You can do a lot of cosmetic work without building permits, but if they added a bathroom, took out a wall, changed windows, or anything else major, there should have been permits pulled and inspections completed. If you’re buying in Minneapolis or St. Paul, both cities have online property information portals that include building permit histories.

3. Lack of Functionality

Sure, the design might be on-trend and the floors might be shiny and new, but if you buy the house, you won’t just be looking at it—you’ll be living with it. Do all the doors open and close correctly without rubbing? Do the bathrooms actually have an outlet for hair dryers and electric razors? An outlet used to not be a requirement in bathrooms, but it’s hard to imagine living without one now (and it’s code, so if the bathroom was gutted and rebuilt, it better have one). Can you actually open the dishwasher? Believe it or not, a blocked dishwasher door is a common problem when modern appliances are shoe-horned into old kitchen layouts.

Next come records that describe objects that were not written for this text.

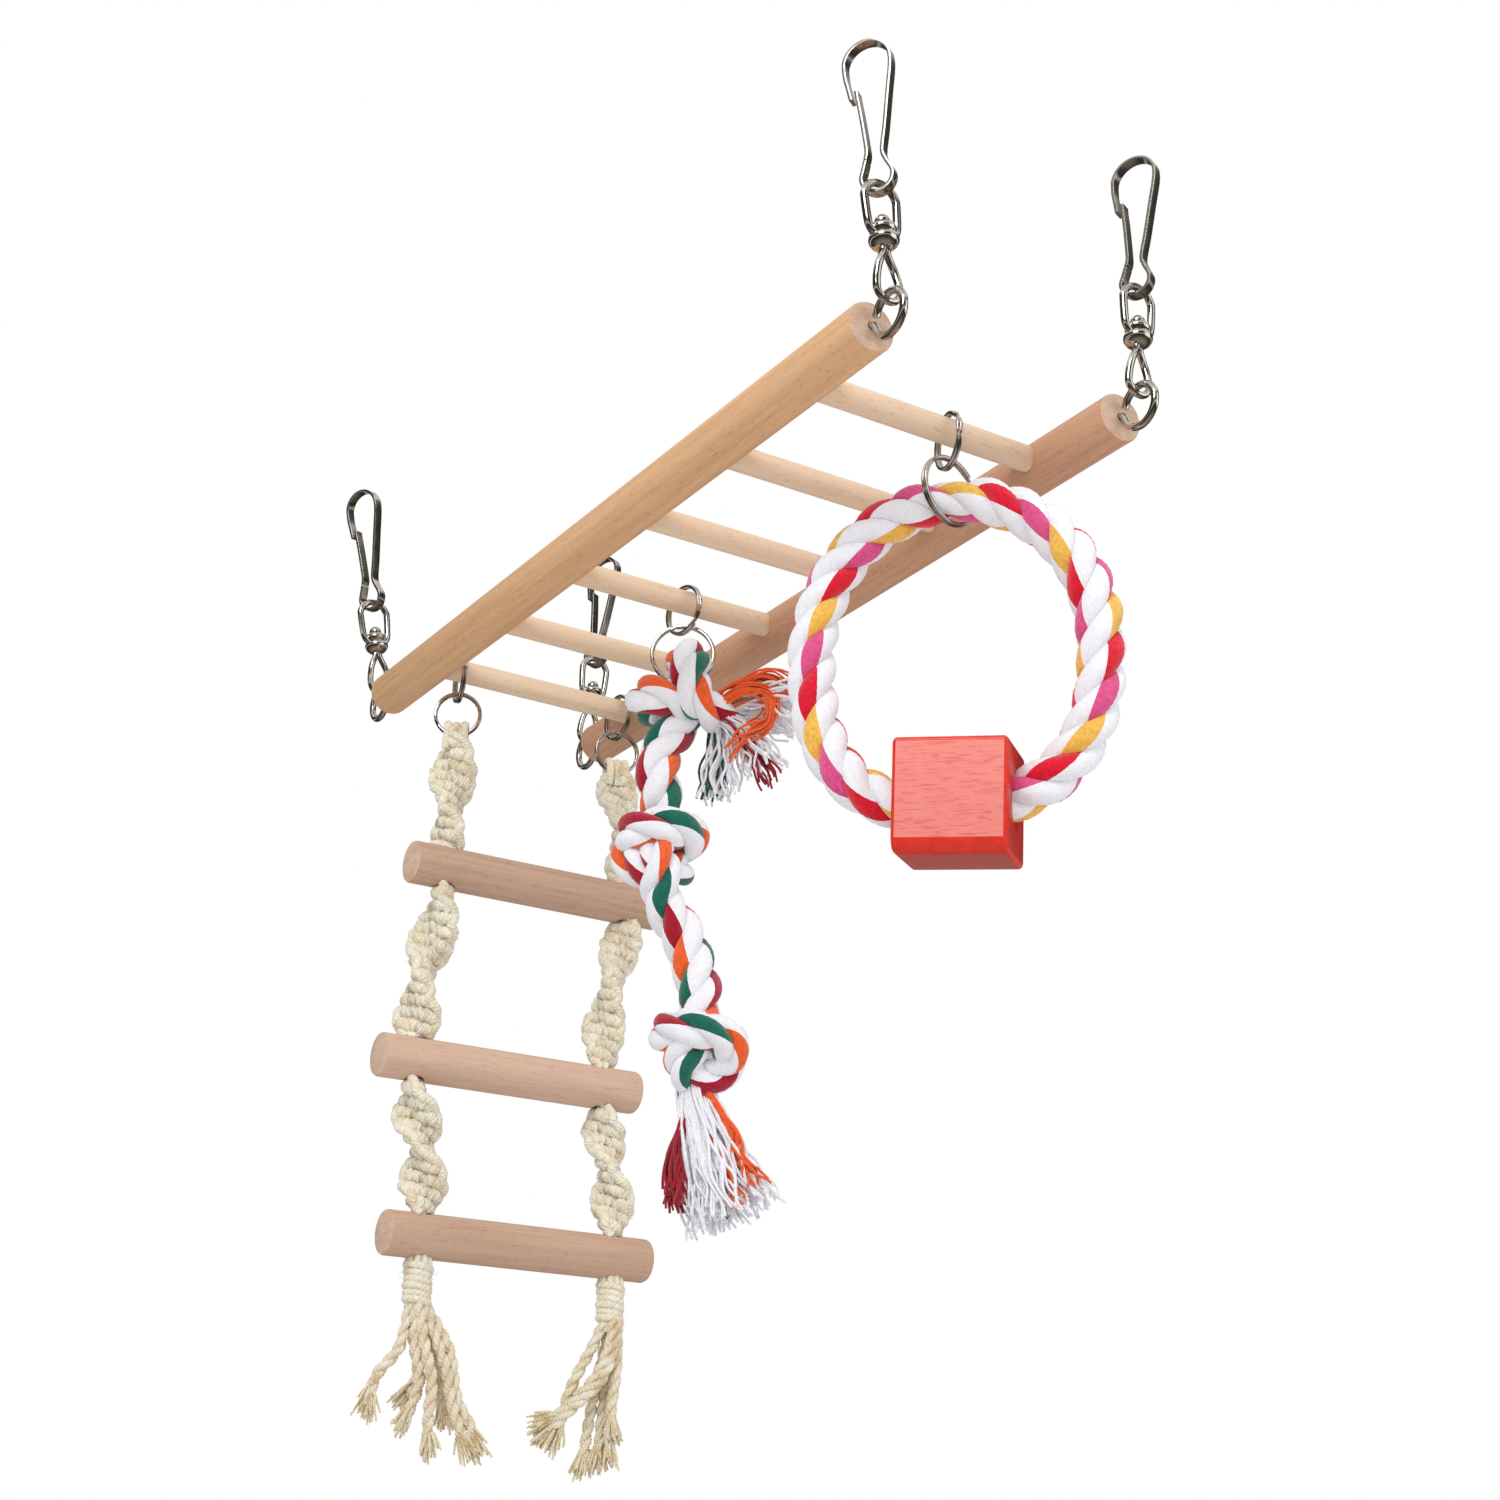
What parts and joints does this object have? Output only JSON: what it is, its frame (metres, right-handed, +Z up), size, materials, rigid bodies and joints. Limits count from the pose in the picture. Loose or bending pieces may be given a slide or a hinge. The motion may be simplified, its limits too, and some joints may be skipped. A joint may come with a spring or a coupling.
{
  "type": "hanging pet bridge with rope ladder",
  "caption": "Small-pet cage bridge of wooden dowels on swivel snap hooks, with a rope ladder, a knotted chew rope and a rope hoop with a red block below.",
  "frame": {"origin": "over the middle of the bridge, at the height where the four hooks bear on the cage bars", "axes": "+Z up, +Y along the bridge from the hoop's end to the ladder's end, +X along the rungs"},
  "size_m": [0.1005, 0.293, 0.3112],
  "materials": {
    "beech": "sanded, unvarnished",
    "pale_wood": "sanded, unvarnished",
    "red_block": "red stain that shows the grain",
    "nickel_wire": "bright nickel plate",
    "spring_steel": "nickel-plated spring strip",
    "split_ring_steel": "nickel-plated split ring",
    "sisal": "knotted natural bast twine",
    "chew_cotton": "laid cotton strands, white with crimson, green and orange",
    "hoop_cotton": "laid cotton strands, white with red, pink and yellow"
  },
  "bodies": {
    "hooks": {"snap_hook_front_left": "spring_steel", "snap_hook_front_right": "spring_steel", "snap_hook_rear_left": "spring_steel", "snap_hook_rear_right": "spring_steel"},
    "bow_front_left": {"swivel_bow_front_left": "nickel_wire", "swivel_barrel_front_left": "nickel_wire"},
    "eye_front_left": {"swivel_eye_front_left": "nickel_wire"},
    "gate_front_left": {"hook_gate_front_left": "spring_steel"},
    "bow_front_right": {"swivel_bow_front_right": "nickel_wire", "swivel_barrel_front_right": "nickel_wire"},
    "eye_front_right": {"swivel_eye_front_right": "nickel_wire"},
    "gate_front_right": {"hook_gate_front_right": "spring_steel"},
    "bow_rear_left": {"swivel_bow_rear_left": "nickel_wire", "swivel_barrel_rear_left": "nickel_wire"},
    "eye_rear_left": {"swivel_eye_rear_left": "nickel_wire"},
    "gate_rear_left": {"hook_gate_rear_left": "spring_steel"},
    "bow_rear_right": {"swivel_bow_rear_right": "nickel_wire", "swivel_barrel_rear_right": "nickel_wire"},
    "eye_rear_right": {"swivel_eye_rear_right": "nickel_wire"},
    "gate_rear_right": {"hook_gate_rear_right": "spring_steel"},
    "bridge": {"rail_left": "beech", "rail_right": "beech", "bridge_rung_1": "pale_wood", "bridge_rung_2": "pale_wood", "bridge_rung_3": "pale_wood", "bridge_rung_4": "pale_wood", "bridge_rung_5": "pale_wood", "bridge_rung_6": "pale_wood", "screw_eye_front_left": "nickel_wire", "screw_eye_front_right": "nickel_wire", "screw_eye_rear_left": "nickel_wire", "screw_eye_rear_right": "nickel_wire"},
    "ladder_rings": {"small_ring_left": "split_ring_steel", "small_ring_right": "split_ring_steel"},
    "ladder_top": {"ladder_ring_left": "split_ring_steel", "ladder_ring_right": "split_ring_steel", "ladder_rope_upper_left": "sisal", "ladder_rope_upper_right": "sisal", "ladder_rung_1": "beech"},
    "ladder_middle": {"ladder_rope_middle_left": "sisal", "ladder_rope_middle_right": "sisal", "ladder_rung_2": "beech"},
    "ladder_bottom": {"ladder_rope_lower_left": "sisal", "ladder_rope_lower_right": "sisal", "ladder_rung_3": "beech", "rope_binding_left": "sisal", "rope_binding_right": "sisal", "rope_tassel_left": "sisal", "rope_tassel_right": "sisal"},
    "hoop_link": {"hoop_small_ring": "split_ring_steel"},
    "hoop_big_link": {"hoop_ring": "split_ring_steel"},
    "hoop": {"hoop_rope": "hoop_cotton", "hoop_block": "red_block"},
    "chew_link": {"chew_small_ring": "split_ring_steel"},
    "chew_top": {"chew_ring": "split_ring_steel", "chew_knot_top": "chew_cotton", "chew_tassel_side": "chew_cotton", "chew_rope_upper": "chew_cotton"},
    "chew_bottom": {"chew_rope_lower": "chew_cotton", "chew_tassel_bottom": "chew_cotton"}
  },
  "joints": [
    {"name": "bridge_swing", "type": "hinge", "parent": "hooks", "child": "bow_front_left", "pos_m": [-0.04083, -0.14, -0.0388], "axis": [1, 0, 0], "range_deg": [-25, 25]},
    {"name": "bridge_level", "type": "hinge", "parent": "bow_front_left", "child": "bridge", "pos_m": [-0.0384, -0.14, -0.0697], "axis": [1, 0, 0], "range_deg": [-25, 25]},
    {"name": "swivel_turn_front_left", "type": "hinge", "parent": "bow_front_left", "child": "eye_front_left", "pos_m": [-0.03997, -0.14, -0.04976], "axis": [-0.0785, 0, 0.9969], "range_deg": [-30, 30]},
    {"name": "gate_open_front_left", "type": "hinge", "parent": "hooks", "child": "gate_front_left", "pos_m": [-0.04264, -0.13832, -0.02971], "axis": [0.8361, 0.5446, 0.0658], "range_deg": [0, 12], "stiffness_Nm_per_rad": 0.1},
    {"name": "bow_swing_front_right", "type": "hinge", "parent": "hooks", "child": "bow_front_right", "pos_m": [0.04002, -0.14, -0.03874], "axis": [1, 0, 0], "range_deg": [-25, 25]},
    {"name": "swivel_turn_front_right", "type": "hinge", "parent": "bow_front_right", "child": "eye_front_right", "pos_m": [0.03945, -0.14, -0.04973], "axis": [0.0523, 0, 0.9986], "range_deg": [-30, 30]},
    {"name": "gate_open_front_right", "type": "hinge", "parent": "hooks", "child": "gate_front_right", "pos_m": [0.03976, -0.13815, -0.02952], "axis": [0.9259, 0.3746, -0.0485], "range_deg": [0, 12], "stiffness_Nm_per_rad": 0.1},
    {"name": "bow_swing_rear_left", "type": "hinge", "parent": "hooks", "child": "bow_rear_left", "pos_m": [-0.04352, 0.14, -0.03913], "axis": [1, 0, 0], "range_deg": [-25, 25]},
    {"name": "swivel_turn_rear_left", "type": "hinge", "parent": "bow_rear_left", "child": "eye_rear_left", "pos_m": [-0.0417, 0.14, -0.04997], "axis": [-0.165, 0, 0.9863], "range_deg": [-30, 30]},
    {"name": "gate_open_rear_left", "type": "hinge", "parent": "hooks", "child": "gate_rear_left", "pos_m": [-0.04587, 0.14181, -0.03019], "axis": [0.8939, 0.4226, 0.1496], "range_deg": [0, 12], "stiffness_Nm_per_rad": 0.1},
    {"name": "bow_swing_rear_right", "type": "hinge", "parent": "hooks", "child": "bow_rear_right", "pos_m": [0.04056, 0.14, -0.03878], "axis": [1, 0, 0], "range_deg": [-25, 25]},
    {"name": "swivel_turn_rear_right", "type": "hinge", "parent": "bow_rear_right", "child": "eye_rear_right", "pos_m": [0.03979, 0.14, -0.04975], "axis": [0.0698, 0, 0.9976], "range_deg": [-30, 30]},
    {"name": "gate_open_rear_right", "type": "hinge", "parent": "hooks", "child": "gate_rear_right", "pos_m": [0.04046, 0.14185, -0.02955], "axis": [0.9249, 0.3746, -0.0647], "range_deg": [0, 12], "stiffness_Nm_per_rad": 0.1},
    {"name": "ladder_swing", "type": "hinge", "parent": "bridge", "child": "ladder_rings", "pos_m": [0, 0.103, -0.073], "axis": [1, 0, 0], "range_deg": [-12, 45]},
    {"name": "ladder_hang", "type": "hinge", "parent": "ladder_rings", "child": "ladder_top", "pos_m": [0, 0.103, -0.0809], "axis": [1, 0, 0], "range_deg": [-8, 10]},
    {"name": "ladder_fold_upper", "type": "hinge", "parent": "ladder_top", "child": "ladder_middle", "pos_m": [0, 0.103, -0.1466], "axis": [1, 0, 0], "range_deg": [-12, 40]},
    {"name": "ladder_fold_lower", "type": "hinge", "parent": "ladder_middle", "child": "ladder_bottom", "pos_m": [0, 0.103, -0.207], "axis": [1, 0, 0], "range_deg": [-16, 40]},
    {"name": "hoop_link_swing", "type": "hinge", "parent": "bridge", "child": "hoop_link", "pos_m": [0.007, -0.103, -0.073], "axis": [1, 0, 0], "range_deg": [-30, 25]},
    {"name": "hoop_link_sway", "type": "hinge", "parent": "hoop_link", "child": "hoop_big_link", "pos_m": [0.007, -0.103, -0.0809], "axis": [0, 1, 0], "range_deg": [-20, 20]},
    {"name": "hoop_swing", "type": "hinge", "parent": "hoop_big_link", "child": "hoop", "pos_m": [0.007, -0.103, -0.0926], "axis": [0.682, -0.7314, 0], "range_deg": [-20, 20]},
    {"name": "chew_link_swing", "type": "hinge", "parent": "bridge", "child": "chew_link", "pos_m": [0.004, 0.0206, -0.073], "axis": [1, 0, 0], "range_deg": [-25, 25]},
    {"name": "chew_sway", "type": "hinge", "parent": "chew_link", "child": "chew_top", "pos_m": [0.004, 0.0206, -0.0809], "axis": [0.5446, 0.8387, 0], "range_deg": [-14, 20]},
    {"name": "chew_bend", "type": "hinge", "parent": "chew_top", "child": "chew_bottom", "pos_m": [0.0036, 0.0202, -0.16851], "axis": [1, 0, 0], "range_deg": [-30, 30]}
  ],
  "couplings": [
    {"joint": "bridge_level", "follows": "bridge_swing", "ratio": -1},
    {"joint": "bow_swing_front_right", "follows": "bridge_swing", "ratio": 1},
    {"joint": "bow_swing_rear_left", "follows": "bridge_swing", "ratio": 1},
    {"joint": "bow_swing_rear_right", "follows": "bridge_swing", "ratio": 1}
  ]
}
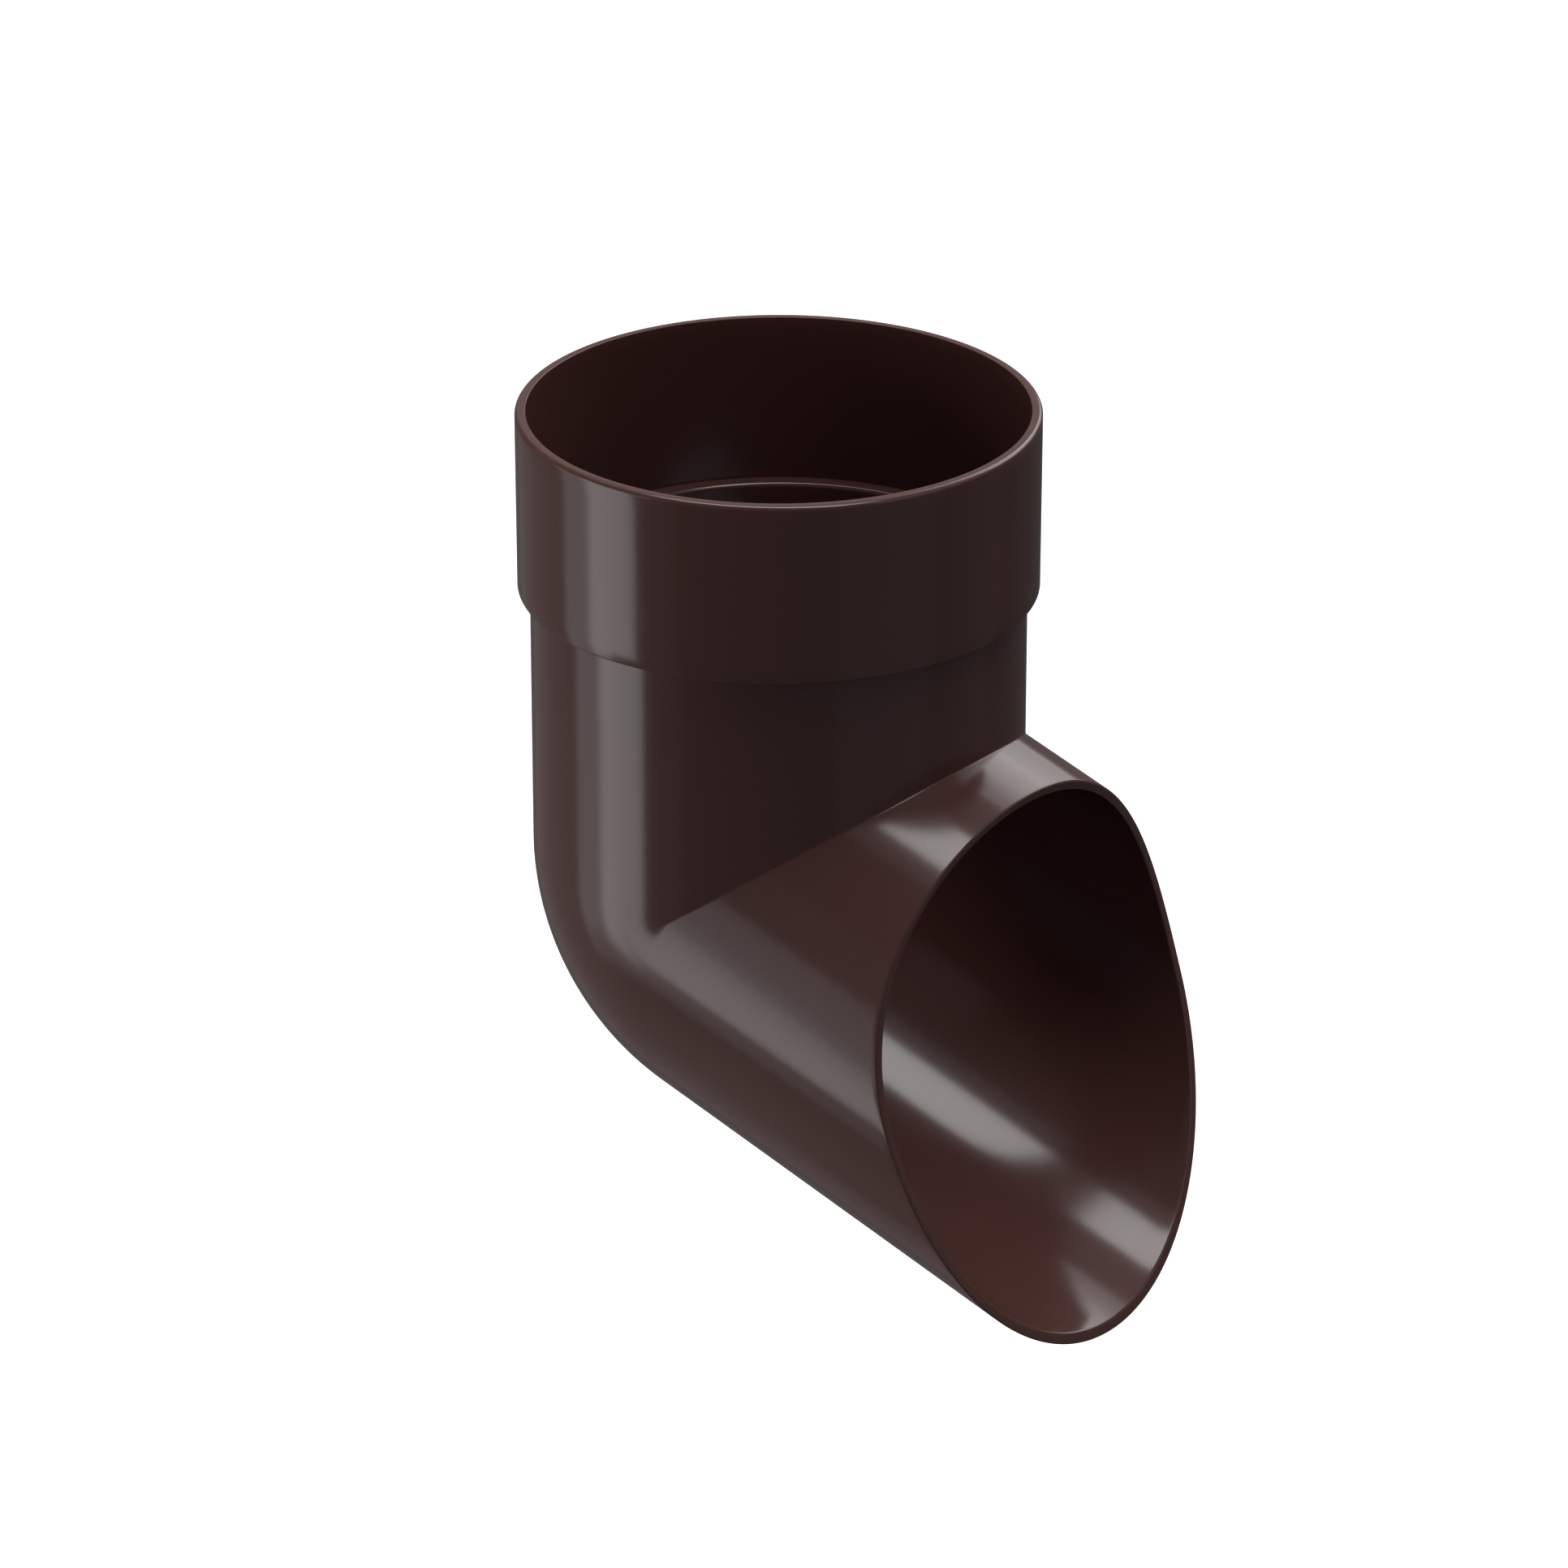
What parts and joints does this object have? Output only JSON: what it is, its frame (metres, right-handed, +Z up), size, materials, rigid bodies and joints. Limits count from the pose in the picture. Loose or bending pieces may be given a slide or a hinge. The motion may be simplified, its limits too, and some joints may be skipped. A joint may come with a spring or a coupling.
{
  "type": "downpipe shoe",
  "caption": "One-piece round downpipe shoe: a socket for the pipe, a short body, a close bend and a falling outlet cut at a slant to throw rainwater clear of the wall.",
  "frame": {"origin": "on the downpipe's axis, on the seat inside the socket that the pipe's end rests on", "axes": "+Z up the downpipe out of the socket's mouth, +X level, the way the outlet throws the water, +Y across the shoe, which is its own mirror image in the XZ plane"},
  "size_m": [0.138, 0.1052, 0.1799],
  "materials": {
    "brown_plastic": "smooth semi-gloss moulded PVC, dark chocolate brown"
  },
  "bodies": {
    "root": {"shoe": "brown_plastic"}
  },
  "joints": []
}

Here’s a shortcoming a handful of my clients have run into in the past with homes that only received a facelift: Older homes might have one or two outlets in a large living room or bedroom, or one outlet on a long countertop. Current electrical code requires outlets every four feet on kitchen countertops and every 12 feet along walls in other rooms (so that no appliance or lamp is more than six feet from an outlet). It’s hard to imagine working from home if your office has just one outlet on the opposite side of the room from where you’d place your desk. 

4. Aging Mechanicals

Lipstick-on-a-pig flippers won’t replace old furnaces, air conditioning units, or water heaters unless they absolutely have to. If the furnace is older than you are, you could be in for an expensive surprise. And for many of the cheap water heaters built in the last 20 years, their warranty length (six or nine years) might as well be a “use or freeze by” date. You can see the manufacture date of most modern water heaters right on their information tag. 

5. A Poorly Prepped Basement

Nothing makes me more nervous in a flip than a freshly finished basement, especially if it was never finished before. So much of what makes a basement a healthy environment happens behind the walls—waterproofing and insulation, for example—that shortcuts there could have dire consequences. Have your agent check the MLS for previous listings of a home. If the basement was never previously finished, converting it to habitable space absolutely requires a building permit and inspections. Same goes for attic spaces. 

6. Your Best Protection? A Great Inspection.

No home inspection is perfect, but the majority of inspectors in the Twin Cities can identify a flip’s biggest problems. Buying a home is a major financial commitment, so don’t cheap out or go with the first recommendation your agent gives you. You can find home inspector reviews in the usual places online, or ask friends, family, and co-workers for recommendations.